Watching a stream of cars line up to pay a toll underscores how toll roads can be significant money makers. After all, they’re designed to boost a state’s coffers. But just how much revenue do they generate? It’s all dependent on the state and toll in question, but the simple answer is, generally, a lot. 

Some states really rake in the dough from tolls

The New Jersey Turnpike Authority serves as the state agency overseeing the New Jersey Turnpike and Garden State Parkway. According to an NJTA budget report, the organization generated a staggering $2.13 billion in toll revenues in 2022. This was paid by a quarter-million passenger and commercial cars using the two toll roads during the year.

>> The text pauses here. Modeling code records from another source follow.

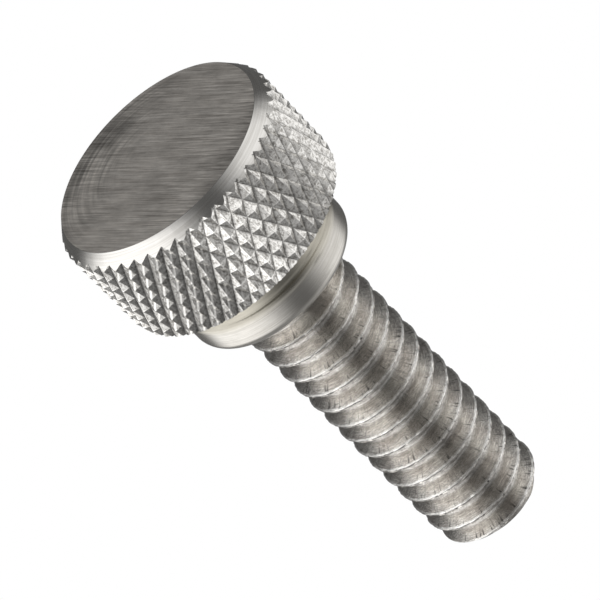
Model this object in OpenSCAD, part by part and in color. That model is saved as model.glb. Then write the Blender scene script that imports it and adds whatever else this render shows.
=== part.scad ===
/* [Head] */
// Diameter over the tips of the knurl
head_d = 13; // [11.5:0.1:16]
// Height of the knurled head
head_h = 6.05; // [4:0.05:9]
// Width of the chamfer round the flat end, across the radius
end_chamfer = 0.6; // [0.3:0.05:1.2]
// Angle of that chamfer to the axis
end_chamfer_angle = 36; // [25:1:60]
// Chamfer on the edge of the head's underside
rim_chamfer = 0.15; // [0.05:0.05:0.4]

/* [Knurl] */
// Teeth round the head
knurl_teeth = 48; // [30:1:60]
// Angle of the grooves to the axis
knurl_angle = 28; // [20:0.5:40]
// Depth of the grooves
knurl_depth = 0.22; // [0.1:0.01:0.5]

/* [Collar] */
// Diameter of the collar
collar_d = 9.6; // [8:0.1:11.5]
// Height of the collar
collar_h = 2; // [1.6:0.05:3]
// Rounding of the collar's edge on the side of the head
collar_head_round = 0.5; // [0.1:0.05:0.6]
// Rounding of the collar's edge on the side of the thread
collar_thread_round = 0.6; // [0.1:0.05:0.8]
// Length of the neck between the head and the collar
neck_l = 1.45; // [0.8:0.05:2.5]
// How far the neck lies below the collar's wall
neck_step = 0.25; // [0.1:0.05:0.6]

/* [Thread] */
// Major diameter
thread_d = 6.32; // [5:0.01:7.6]
// Pitch
pitch = 1.27; // [1:0.01:1.6]
// Length from the collar to the tip
shank_l = 19; // [10:0.1:30]
// Width of the small cone at the foot of the shank, where it leaves the collar
foot_flare = 0.15; // [0.05:0.05:0.3]
// Plain length beside the collar
plain_l = 0.2; // [0.1:0.1:2]
// Length in which the groove then reaches its full depth
runout_l = 1; // [0.4:0.1:3]
// Width of the chamfer round the tip, across the radius
tip_chamfer = 0.65; // [0.3:0.05:1]
// Angle of that chamfer to the axis
tip_chamfer_angle = 45; // [30:1:60]

/* [Hidden] */
$fn = 96;

// Where up the head the knurl's lattice starts
knurl_start = -0.09;
// Flat sides to a turn of the thread, and where round the shank its first crest starts
thread_sides = 32;
thread_start_angle = 305;
// Unified form: a 60 degree groove 0.6134 of the pitch deep, with a crest an eighth of it wide
thread_form_angle = 60;
thread_depth = 0.6134 * pitch;
crest_share = 1 / 8;
flank_share = thread_depth * tan(thread_form_angle / 2) / pitch;

// The blank stands this far clear of whatever shape is cut from it
blank = 0.5;

head_r = head_d / 2;
collar_r = collar_d / 2;
neck_r = collar_r - neck_step;
thread_r = thread_d / 2;
collar_start = head_h + neck_l;
collar_end = collar_start + collar_h;
tip_end = collar_end + shank_l;

thumb_screw();

// The screw stands on the flat end of its head, with the axis up Z. It is turned from one bar.
module thumb_screw() color("silver") union() {
    head();
    neck();
    collar();
    foot();
    shank();
}

// A knurled bar, turned down to the chamfers at both ends of the head
module head() intersection() {
    knurled_bar();
    rotate_extrude() polygon([
        [0, 0],
        [head_r - end_chamfer, 0],
        [head_r + blank, (end_chamfer + blank) / tan(end_chamfer_angle)],
        [head_r + blank, head_h - rim_chamfer - blank],
        [head_r - rim_chamfer, head_h],
        [0, head_h]]);
}

// Two sets of grooves cross and leave four-sided teeth. Along a row round the bar, tips and
// groove crossings take turns, and they change places from one row to the next.
module knurled_bar() {
    n = 2 * knurl_teeth;
    row_h = PI * head_d / knurl_teeth / tan(knurl_angle) / 2;
    rows = ceil(head_h / row_h) + 2;
    function at(j, k) = k * n + j % n;
    points = [for (k = [0 : rows], j = [0 : n - 1])
        let (r = (j + k) % 2 == 0 ? head_r : head_r - knurl_depth, turn = j * 360 / n)
        [r * cos(turn), r * sin(turn), knurl_start + (k - 1) * row_h]];
    flanks = [for (k = [0 : rows - 1], j = [0 : n - 1])
        each (j + k) % 2 == 0
            ? [[at(j, k), at(j, k + 1), at(j + 1, k)], [at(j + 1, k), at(j, k + 1), at(j + 1, k + 1)]]
            : [[at(j, k), at(j + 1, k + 1), at(j + 1, k)], [at(j, k), at(j, k + 1), at(j + 1, k + 1)]]];
    ends = [[for (j = [0 : n - 1]) at(j, 0)], [for (j = [n - 1 : -1 : 0]) at(j, rows)]];
    polyhedron(points, concat(flanks, ends), convexity = 8);
}

module neck() translate([0, 0, head_h / 2])
    cylinder(r = neck_r, h = head_h / 2 + neck_l + collar_h / 2);

module collar() rotate_extrude() intersection() {
    union() {
        translate([0, collar_start]) square([collar_r - collar_head_round, collar_h / 2]);
        translate([0, collar_start + collar_head_round])
            square([collar_r, collar_h - collar_head_round - collar_thread_round]);
        translate([0, collar_end - collar_h / 2])
            square([collar_r - collar_thread_round, collar_h / 2]);
        translate([collar_r - collar_head_round, collar_start + collar_head_round])
            circle(collar_head_round);
        translate([collar_r - collar_thread_round, collar_end - collar_thread_round])
            circle(collar_thread_round);
    }
    translate([0, collar_start]) square([collar_r, collar_h]);
}

// The cone keeps the collar's flat a true ring, clear of the thread
module foot() rotate_extrude() polygon([
    [0, collar_end - collar_h / 2],
    [thread_r + foot_flare, collar_end - collar_h / 2],
    [thread_r + foot_flare, collar_end],
    [thread_r - foot_flare, collar_end + 2 * foot_flare],
    [0, collar_end + 2 * foot_flare]]);

// The threaded bar starts inside the collar and is turned down at the tip
module shank() intersection() {
    rotate([0, 0, thread_start_angle]) threaded_bar();
    rotate_extrude() polygon([
        [0, collar_start],
        [thread_r + blank, collar_start],
        [thread_r + blank, tip_end - (tip_chamfer + blank) / tan(tip_chamfer_angle)],
        [thread_r - tip_chamfer, tip_end],
        [0, tip_end]]);
}

// Four lines climb the bar, a pitch to a turn: both edges of the crest, then both edges of the
// root. The groove deepens from nothing along the run-out.
module threaded_bar() {
    n = thread_sides;
    lines = 4 * (ceil((collar_h + shank_l) / pitch) + 2);
    start = collar_start - pitch;
    place = [0, crest_share, crest_share + flank_share, 1 - flank_share];
    function depth(z) = thread_depth * min(1, max(0, (z - collar_end - plain_l) / runout_l));
    function at(j, k) = j < n ? k * n + j : (k + 4) * n;
    points = [
        for (k = [0 : lines], j = [0 : n - 1])
            let (turn = j / n,
                 z = start + pitch * (floor(k / 4) + place[k % 4] + turn),
                 r = k % 4 < 2 ? thread_r : thread_r - depth(z))
            [r * cos(360 * turn), r * sin(360 * turn), z],
        [0, 0, start - pitch],
        [0, 0, start + pitch * (lines / 4 + 2)]];
    foot = len(points) - 2;
    top = len(points) - 1;
    sides = [for (k = [0 : lines - 1], j = [0 : k < lines - 4 ? n - 1 : n - 2])
        each [[at(j, k), at(j + 1, k + 1), at(j + 1, k)], [at(j, k), at(j, k + 1), at(j + 1, k + 1)]]];
    foot_edge = [for (j = [0 : n]) at(j, 0), for (k = [3 : -1 : 1]) at(0, k)];
    top_edge = [for (j = [0 : n - 1]) at(j, lines), for (k = [1 : 4]) at(n - 1, lines - k)];
    ends = [
        for (i = [0 : len(foot_edge) - 1])
            [foot, foot_edge[i], foot_edge[(i + 1) % len(foot_edge)]],
        for (i = [0 : len(top_edge) - 1])
            [top, top_edge[(i + 1) % len(top_edge)], top_edge[i]]];
    polyhedron(points, concat(sides, ends), convexity = 8);
}
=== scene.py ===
# Thumb screw: a diamond-knurled head, a rounded collar and a coarse threaded shank, turned from one bar.
# The dictionaries hold millimetres and degrees; the mesh is scaled to metres once it is whole.
import math

import bmesh
import bpy
from mathutils import Matrix


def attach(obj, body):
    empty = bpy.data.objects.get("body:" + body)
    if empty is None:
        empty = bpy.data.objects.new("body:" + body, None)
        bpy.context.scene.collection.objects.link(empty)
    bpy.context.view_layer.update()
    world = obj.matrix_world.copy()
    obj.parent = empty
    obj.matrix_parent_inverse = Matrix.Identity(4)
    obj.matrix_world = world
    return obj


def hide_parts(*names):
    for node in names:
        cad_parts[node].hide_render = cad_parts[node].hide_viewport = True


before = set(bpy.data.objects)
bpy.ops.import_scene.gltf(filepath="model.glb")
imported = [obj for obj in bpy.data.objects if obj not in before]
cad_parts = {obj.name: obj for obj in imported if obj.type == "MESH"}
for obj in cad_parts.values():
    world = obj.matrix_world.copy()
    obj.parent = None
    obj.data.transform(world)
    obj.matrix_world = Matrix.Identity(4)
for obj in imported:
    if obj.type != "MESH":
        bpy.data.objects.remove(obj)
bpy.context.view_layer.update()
scene = bpy.context.scene
millimetre = 0.001
print("frame loaded")


def linear(hexColour):
    channels = [int(hexColour[i:i + 2], 16) / 255 for i in (1, 3, 5)]
    return [c / 12.92 if c <= 0.04045 else ((c + 0.055) / 1.055) ** 2.4 for c in channels] + [1.0]


def addNode(tree, kind, inputs=None, **settings):
    # inputs: socket name or index -> a value, a socket, or a node whose first output is meant
    node = tree.nodes.new(kind)
    for name, value in settings.items():
        setattr(node, name, value)
    for key, value in (inputs or {}).items():
        if isinstance(value, bpy.types.Node):
            value = value.outputs[0]
        if isinstance(value, bpy.types.NodeSocket):
            tree.links.new(value, node.inputs[key])
        else:
            node.inputs[key].default_value = value
    return node


def product(tree, *factors):
    total = factors[0]
    for factor in factors[1:]:
        total = addNode(tree, "ShaderNodeMath", {0: total, 1: factor}, operation="MULTIPLY")
    return total


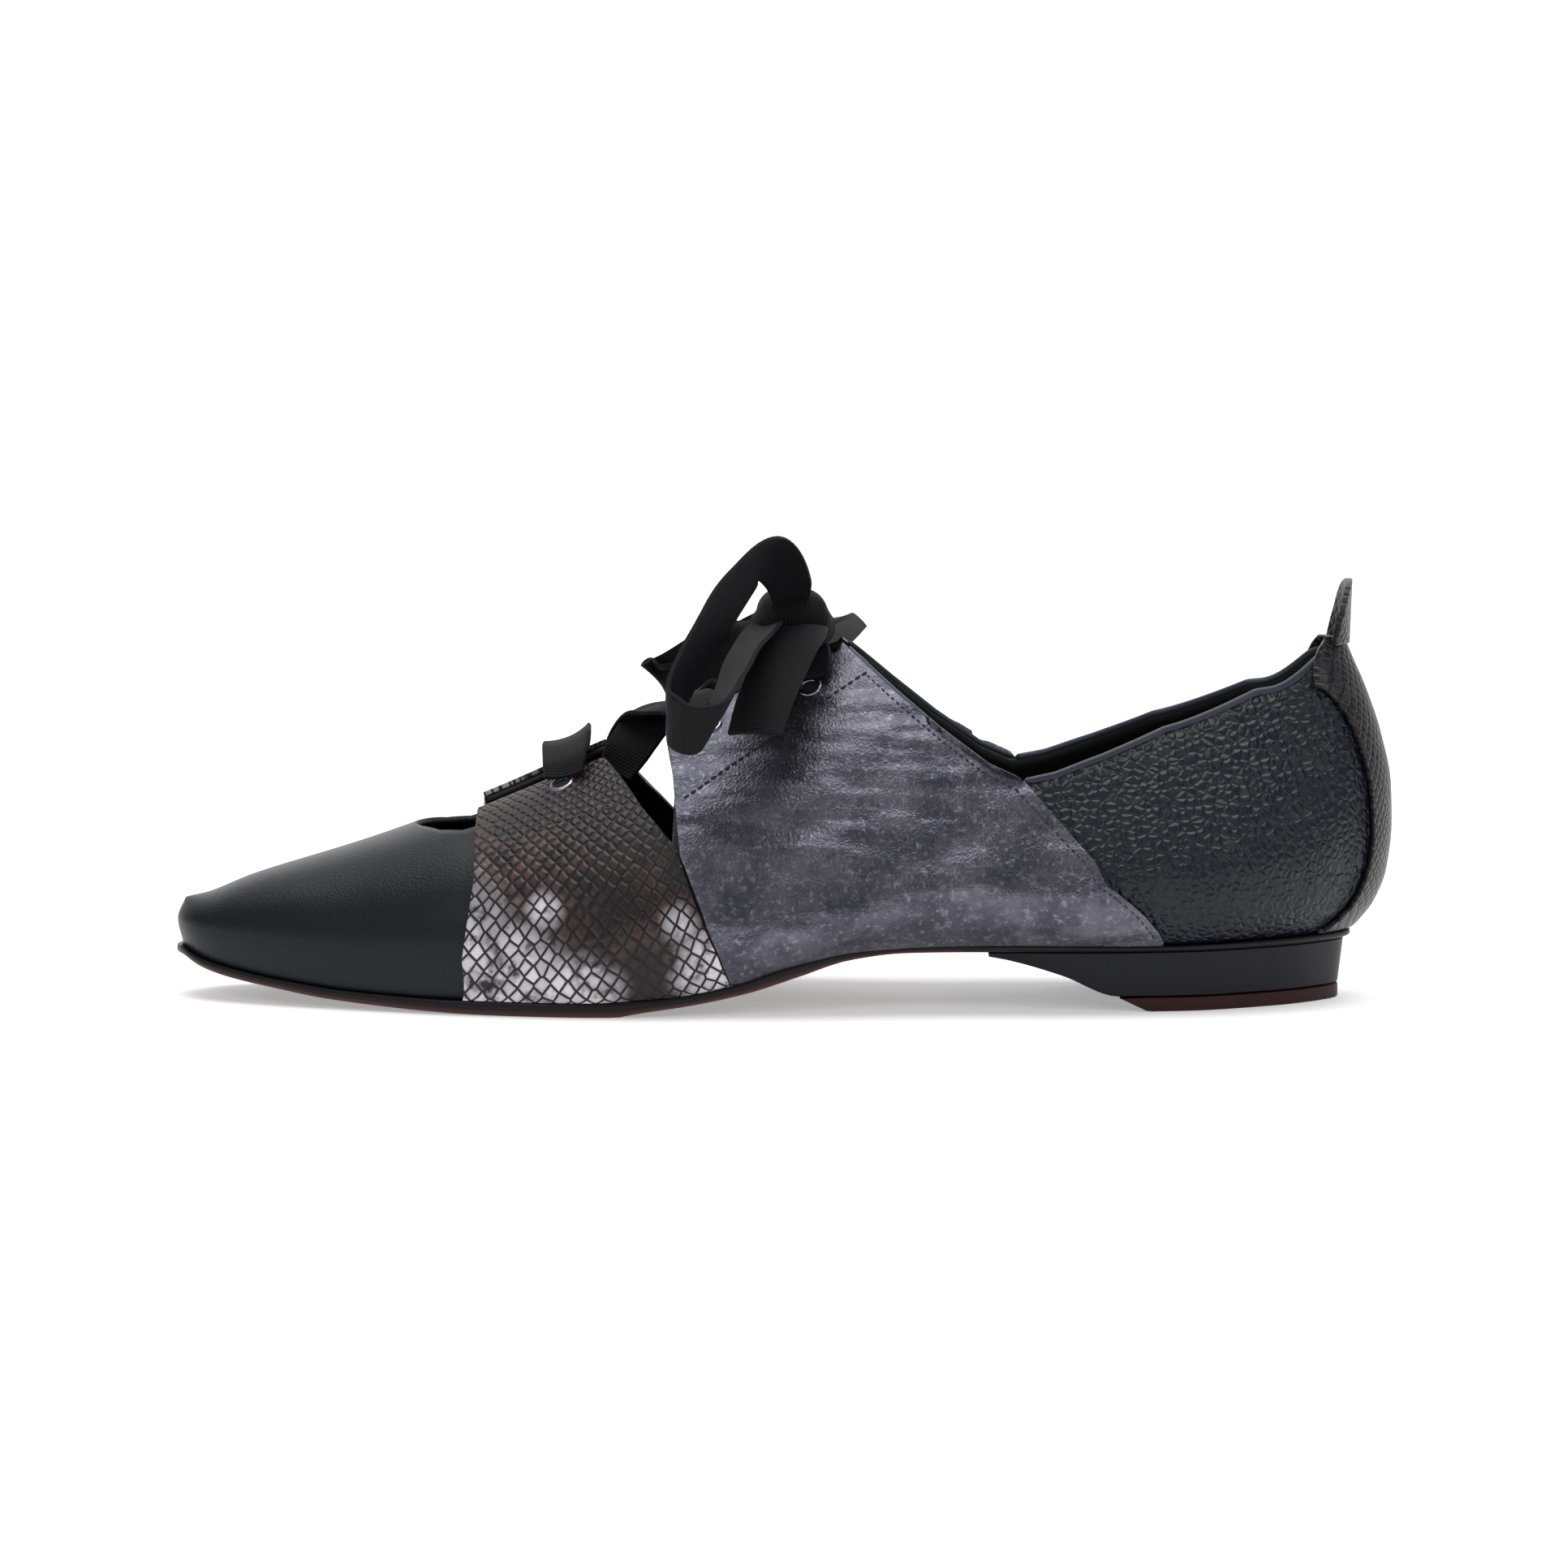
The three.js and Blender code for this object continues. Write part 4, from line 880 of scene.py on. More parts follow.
def filled_panel(side, bottom, top, front, rear, across, up):
    """Blend of four sides: bottom and top run backwards, front and rear run upwards."""
    low = spaced(side, bottom, across)[None]
    high = spaced(side, top, across)[None]
    left = spaced(side, front, up)[:, None]
    right = spaced(side, rear, up)[:, None]
    u = across[None, :, None]
    v = up[:, None, None]
    corners = (
        (1 - u) * (1 - v) * low[:, :1] + u * (1 - v) * low[:, -1:]
        + (1 - u) * v * high[:, :1] + u * v * high[:, -1:]
    )
    return (1 - v) * low + v * high + (1 - u) * left + u * right - corners


def print_uv(side, station, level):
    """UV counted in scales, which are widest at the seat and get smaller upwards."""
    uv = leather_uv(side, station, level) / MM
    size = SCALE_SIZE - SCALE_SHRINK * uv[..., 1]
    along = (uv[..., 0] + 38) / size
    return np.stack([along, -np.log(size / SCALE_SIZE) / SCALE_SHRINK], axis=-1)


def overlay(name, side, grid, material, uv_map=leather_uv):
    """A stitched-on panel from a grid of stations and levels."""
    station, level = grid[..., 0], grid[..., 1]
    bm = bmesh.new()
    points = skin_points(station, side, level, OVERLAY_TOP)
    patch_mesh(bm, points, uv_map(side, station, level), flip=side > 0)
    panel = finish_mesh(bm, name, material)
    add_solidify(panel, OVERLAY_THICKNESS)
    add_bevel(panel, 0.3 * MM)
    return panel


SEAT = -1.0


def seat_line(side, start, end):
    """The line where the upper meets the sole, from one x to another, in mm."""
    x = np.linspace(start, end, 24) * MM
    line = locate(side, x, seat_height(x), 2)
    line[:, 1] = SEAT
    return line


def with_seat(side, x, line):
    """The line with a start on the seat."""
    start = seat_line(side, x, x + 0.1)[:1]
    return np.concatenate([start, line])


# %% Outlines of the panels
# Rows of x, z seen from the side or y seen from above, and the value, in mm.
BAND_SEAT = (-68.0, -11.3)
BAND_FRONT = ((-67.6, "z", 12.0), (-65.2, "z", 28.0))
BAND_TOP = {
    -1: ((-65.2, "y", -15.8), (-65.0, "y", -10.5), (-38.3, "y", -10.5)),
    1: ((-65.2, "y", 25.4), (-65.0, "y", 16.0), (-38.3, "y", 16.0)),
}
BAND_REAR = ((-11.4, "z", 7.0), (-19.0, "z", 24.8), (-22.5, "z", 34.5), (-30.5, "z", 43.6),
             (-37.6, "z", 51.5))
QUARTER_SEAT = (-10.6, 80.2)
QUARTER_FRONT = ((-11.2, "z", 7.0), (-18.2, "z", 24.8), (-21.9, "z", 33.8), (-23.4, "z", 48.9),
                 (-24.8, "z", 55.6))
QUARTER_TOP = {
    -1: ((-25.1, "y", -4.2), (12.2, "y", -0.2), (13.1, "z", 75.6), (16.2, "z", 73.0),
         (23.6, "z", 66.6), (33.0, "z", 59.0), (43.2, "z", 51.8), (49.9, "z", 48.9)),
    1: ((-25.1, "y", 15.6), (12.2, "y", 19.8), (13.1, "z", 75.6), (16.2, "z", 73.0),
        (23.6, "z", 66.6), (33.0, "z", 59.0), (43.2, "z", 51.8), (49.9, "z", 48.9)),
}
QUARTER_REAR = ((80.2, "z", 16.4), (51.1, "z", 48.6))
FACING_CORNER = np.array([12.6, 75.6]) * MM

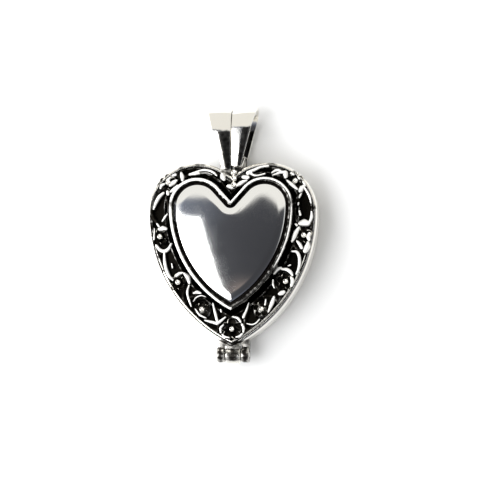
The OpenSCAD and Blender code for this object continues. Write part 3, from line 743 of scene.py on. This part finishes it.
# ---- Filigree border ----
# A pierced frame of rails, stems and blossoms, cast in silver-plated brass, blackened all over and
# polished back, so that its tops shine and its flanks and hollows stay black. It lies on the ground
# between rim and ridge.
FOOT_Z, STEM_H, STEM_W, RAIL_W = 3.63, 0.8, 0.42, 0.26
FRAME_GAP, RIDGE_SLOPE, SHORT = 0.06, 0.55, 0.1
STEM_POLISH, RAIL_DARK, RAIL_POLISH = 0.2, 0.05, 0.2
RAIL_WORN, WORN_FROM, WORN_OVER = 2.6, -4, 4
CREST_POWER, LEAST_CREST, FLANK_SHINE = 0.8, 0.1, 0.15
BLOSSOM_R, BLOSSOM_H, PIP_R, PIP_DENT = 1.1, 1.0, 0.36, 0.13
PETAL_SHARE, PETAL_TURN, PETAL_RIM, PETAL_DIP = 0.4, 18, 0.45, 0.42
RIM_SHINE, HOLLOW_DARK, NOTCH_FROM = 1.1, 1.9, -0.2
EYE_R, EYE_BLUR, EYE_H, SKIRT_OUT, SKIRT_DROP = 0.45, 0.05, 0.4, 1.03, 0.12
BOSS_R, BOSS_H, BOSS_POLISH = 1.3, 0.5, 0.3
SUNK = 0.02
STEM_Z, BASE_Z = FOOT_Z + STEM_H, FOOT_Z - SUNK


def ray_circle(way, centre, r):
    """Where rays from the border's centre leave a circle: the larger root of the ray's distance to
    it."""
    v = np.asarray(centre) - CENTRE
    b = way @ v
    return b + np.sqrt(np.maximum(b**2 - v @ v + r**2, 0))


def ray_heart(way, heart, inset):
    """Distance from the border's centre to a heart's outline along rays: the lobe's circle above the
    line through the lobes' centres, the long side's circle below it."""
    width, lobe, side, line, _ = heart
    to_lobe = ray_circle(way, (width / 2 - lobe, line), lobe - inset)
    to_side = ray_circle(way, (width / 2 - side, line), side - inset)
    return np.where(CENTRE[1] + to_lobe * way[:, 1] >= line, to_lobe, to_side)


def border(turn, across):
    """Points of the border by their turn from the cleft in degrees and their share of the way across
    it: along a ray, that share of the distance from the inner heart to the outer one."""
    turn, across = np.radians(np.asarray(turn, float)), np.asarray(across, float)
    way = np.stack([np.sin(np.abs(turn)), np.cos(turn)], 1)
    inner = ray_heart(way, PLATE, -RIDGE_SLOPE - FRAME_GAP)
    outer = ray_heart(way, BODY, RIM_W + FRAME_GAP)
    points = CENTRE + way * (inner + (outer - inner) * across)[:, None]
    return points * np.stack([np.where(turn < 0, -1, 1), np.ones_like(turn)], 1)


def wire(line, width, top=STEM_Z, polish=1.0):
    """A raised line cast on the ground: straight flanks with a rounded crest, carried along a line of
    points in X and Y. Its ends are rounded by letting the width go to nothing like a half circle."""
    line, width = np.asarray(line, float), np.broadcast_to(np.asarray(width, float), len(line))
    along = np.gradient(line, axis=0)
    along /= np.linalg.norm(along, axis=1)[:, None]
    out = np.sin(np.linspace(np.pi / 2, 0, 5)[:-1])
    thin = np.sqrt(np.clip(1 - out**2, 0, 1))
    before = line[0] - along[0] * (width[0] / 2) * out[:, None]
    behind = line[-1] + along[-1] * (width[-1] / 2) * out[::-1, None]
    line = np.concatenate([before, line, behind])
    width = np.concatenate([width[0] * thin, width, width[-1] * thin[::-1]])
    along = np.concatenate([np.repeat(along[:1], 4, 0), along, np.repeat(along[-1:], 4, 0)])
    across = np.stack([along[:, 1], -along[:, 0]], 1)
    a = np.linspace(0, np.pi, 9)
    u = np.concatenate([[1], np.sign(np.cos(a)) * np.abs(np.cos(a)) ** CREST_POWER, [-1]])
    crest_z = np.concatenate([[0], np.clip(np.sin(a), 0, 1) ** CREST_POWER, [0]])
    xy = line[:, None] + across[:, None] * (width[:, None] / 2 * u[None])[:, :, None]
    shoulder = top - max(width.max() / 2, LEAST_CREST)
    row = np.ones((len(line), 1))
    z = row * (shoulder + (top - shoulder) * crest_z)
    z[:, [0, -1]] = BASE_Z
    shine = FLANK_SHINE + (1 - FLANK_SHINE) * np.sin(a)
    shine = row * polish * np.concatenate([[0], shine, [0]])
    return np.concatenate([xy, z[:, :, None], shine[:, :, None]], 2), False, True


def bent(p, q, bow):
    """A line bent to an arc between two points: its height over the chord is a signed share of it."""
    t = np.linspace(0, 1, 14)[:, None]
    side = np.array([q[1] - p[1], p[0] - q[0]])
    return p + (q - p) * t - side * 4 * bow * t * (1 - t)


def rail(heart, inset, worn):
    """A rail that follows a heart's outline all round: flanks and a half-round crest, as on the stems.
    It is dark round the lobes, and worn bright by a share that grows towards the tip."""
    a, half = np.linspace(0, np.pi, 8), RAIL_W / 2
    arch = np.stack([inset + half * (1 - np.cos(a)), STEM_Z - half + half * np.sin(a),
                     RAIL_DARK + RAIL_POLISH * np.sin(a)], 1)
    grid = rings(heart, [(inset, BASE_Z, 0), *arch, (inset + RAIL_W, BASE_Z, 0)])
    to_tip = np.clip((WORN_FROM - grid[:, :, 1]) / WORN_OVER, 0, 1)
    grid[:, :, 3] *= 1 + RAIL_WORN * worn * to_tip
    return grid, True, True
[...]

For context, that’s just slightly less than the entire state revenue generated by Alaska, Wyoming, and South Dakota for the 2022 fiscal year. 

Florida is another state in which toll roads serve as proverbial cash cows. Florida Weekly reported that the Florida Turnpike Enterprise, which oversees the Florida Turnpike and other state toll roads, generated $956 million in 2020. This was amid the initial stages of the COVID-19 pandemic and a notable drop of over $1 billion from the year before. 

The Metropolitan Transportation Commission oversees transportation within the nine-county San Francisco Bay Area. It reported over $833 million in toll revenues for the 2022-23 fiscal year. 

The revenues generated from toll roads are certainly impressive. These figures beg the question: How do states use all those funds? 

Where does all this toll money go?

A toll road queue on a cloudy day
Toll road | Darwel via iStock

How states, municipalities, or regional authorities use toll revenues varies. However, the most common use is to fund maintenance on the toll roads themselves. Revenues may also be diverted to fund maintenance projects on other thoroughfares or fund the construction of additional lanes or expansions. 

Road construction, maintenance, and expansion projects are significant financial undertakings. As such, tolls can effectively mitigate their financial impacts on government agency budgets. Even if toll users aren’t too happy with essentially another form of road tax being levied upon them. 

Will tolls ever go away?

Don’t bank on it. The revenues generated by tolls are significant, and as such, government agencies aren’t too willing to cut off a source of necessary revenue. However, some new methods of padding state coffers through tolls are becoming more prevalent. 

The Associated Press reported earlier this year most toll roads that have been implemented over the last decade aren’t traditional tolls, they are considered “price-managed lanes.” These lanes, which often run adjacent to major highways and interstates, are an optional toll. These price-managed lane tolls allow drivers to choose to pay a fee, which is variable and set by current traffic conditions, to bypass traffic on nearby, non-toll roads. 

These price-managed lanes have become more prevalent in the South, the AP reports, but are also found in California, Colorado, Washington, and Minnesota. 

Overall, tolls are unlikely to disappear from some major thoroughfares, and if the recent push for price-managed lanes is any indication, more drivers could encounter toll roads with a choice to pay a toll to hasten their journey.